For Immediate Release
March 10, 2020
Beacon, New York, March 10, 2020 – In May 2020 Dia Art Foundation opens a long-term exhibition of work by Mario Merz, a central figure in the Arte Povera movement that emerged in Italy in the late 1960s. Spanning the mid-1960s through the mid-1980s, this exhibition includes Dia’s recent acquisitions Teatro cavallo (Horse Theater, 1967) and Tavola spirale (Spiral Table, 1982) complemented by historical loans from collections in the United States and the Collezione Merz in Turin, Italy. Using recycled organic and industrial materials, the artist developed a highly imaginative iconography and recast familiar forms like the igloo and the table in installations that envision the interdependency of individuals, society, and the natural environment. The featured works revisit Merz’s signature motifs, distinctive use of neon, and deployment of the Fibonacci sequence—where each number equals the sum of the two that precede it—for the structure of his installations. This is the artist’s first solo institutional presentation in the United States since 1989.
Formally and conceptually related to developments of Postminimal art in the United States and Mono-ha (School of Things) in Japan, Arte Povera loosely defined a group of Italian artists whose work challenged the traditional values placed on art objects in response to an international wave of sociopolitical unrest in the late 1960s. To this end, Merz made installations that are at once autonomous and open-ended, using the Fibonacci sequence as symbol and structure and employing widely varying materials like fruits, twigs, wax, tar, wire, and neon tubes, which at times spell out political aphorisms or graft onto the architecture that hosts them. Shown in the context of Dia’s collection of art from the 1960s and 1970s, alongside peers with whom Merz exhibited in these seminal years—including Mel Bochner, Lee Ufan, Robert Morris, Robert Smithson, and Keith Sonnier—the exhibition illustrates how formal, material, and conceptual tenets developed simultaneously across countries.
“This survey brings together the threads that run through Mario Merz’s influential practice—from his use of neon as a disruptive energy, to his employment of the Fibonacci sequence, to his resolute embrace of found materials,” said Jessica Morgan, Dia’s Nathalie de Gunzburg Director. “I am delighted that we are able to put our new acquisitions on view as part of this exhibition.
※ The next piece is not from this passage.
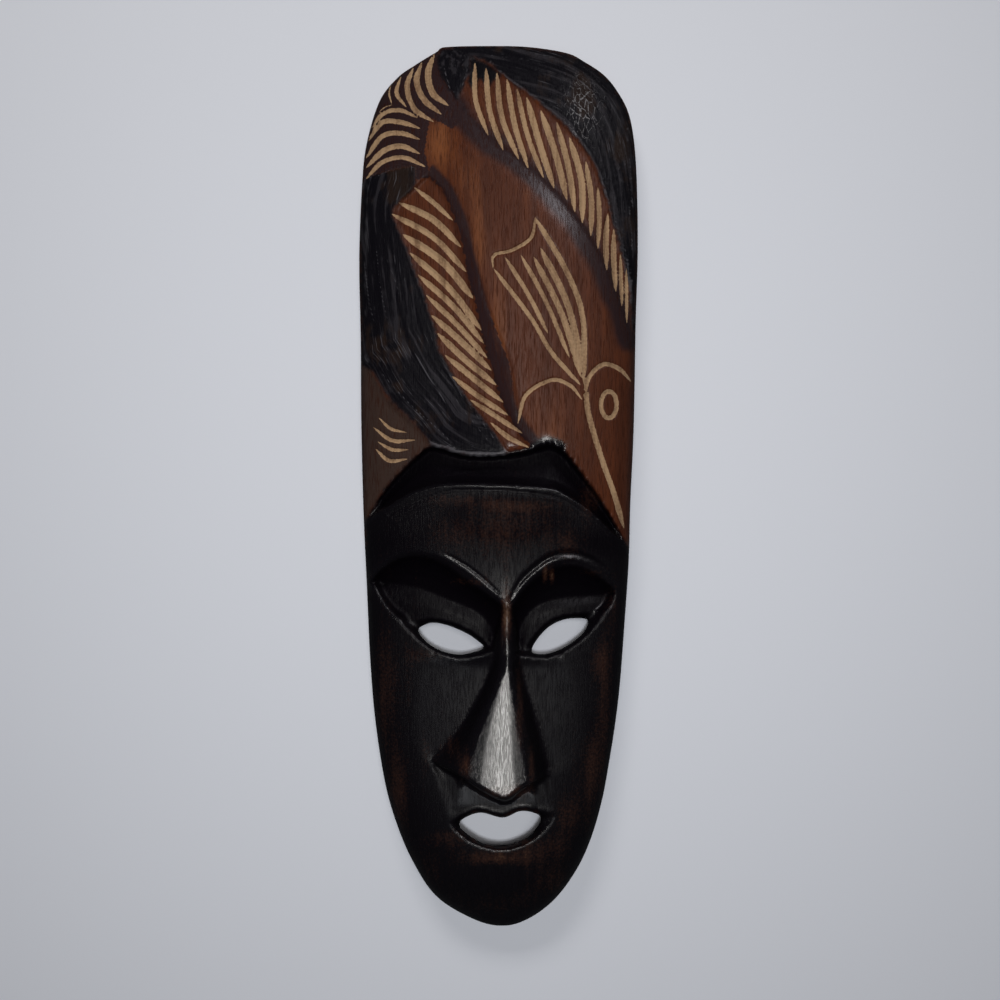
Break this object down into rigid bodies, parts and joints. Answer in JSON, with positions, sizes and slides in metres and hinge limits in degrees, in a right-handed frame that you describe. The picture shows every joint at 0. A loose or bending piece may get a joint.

By placing these important works alongside those made by artists working within Mono-ha, Minimal, and Postminimal practices, we are able to allow for a more international and expansive approach that enriches audiences’ understanding of these movements.”
The exhibition features two pivotal works that recently entered Dia’s collection. Merz’s distinctive use of neon expanded the possibilities of this material in art, as evinced in Horse Theater. Two pieces of curved blue neon—one resting on a trestle, another hanging on the wall—sketch the contours of a horse. In Spiral Table, the table is recast as a piece of land. Set upon a metal-and-glass understructure, an arrangement of fruits and vegetables unfurl at an accelerated pace along the table, which unfolds in a spiral dictated by the Fibonacci algorithm. The installation at Dia Beacon takes its cue from the composition that Merz and his wife, the artist Marisa Merz, made for his 1989 retrospective at the Solomon R. Guggenheim Museum in New York City, and will include a beeswax violin by Marisa, senza titolo (untitled, n.d.), as a material memory of their collaboration.
The Fibonacci sequence offered Merz an alternative way to measure and mediate space. For Progressione di Fibonacci (Fibonacci Progression, 1979), a series of numbers rendered in blue neon are installed along the beams of Dia Beacon’s east corridor, proliferating outward and hinting at the possibility of exceeding the rational architecture of the building. Merz frequently returned to the igloo form after his first application of the shape in 1968. At once archetypal and utopian, the igloo alludes to adaptation, nomadism, and self-sustenance. On view as part of this survey, two igloos from different points in Merz’s career highlight the dynamic ways in which he deployed this form in response to a changing context. Additional loans in the exhibition further reveal the artist’s use of organic and industrial materials and processes to address the interdependency of nature and culture.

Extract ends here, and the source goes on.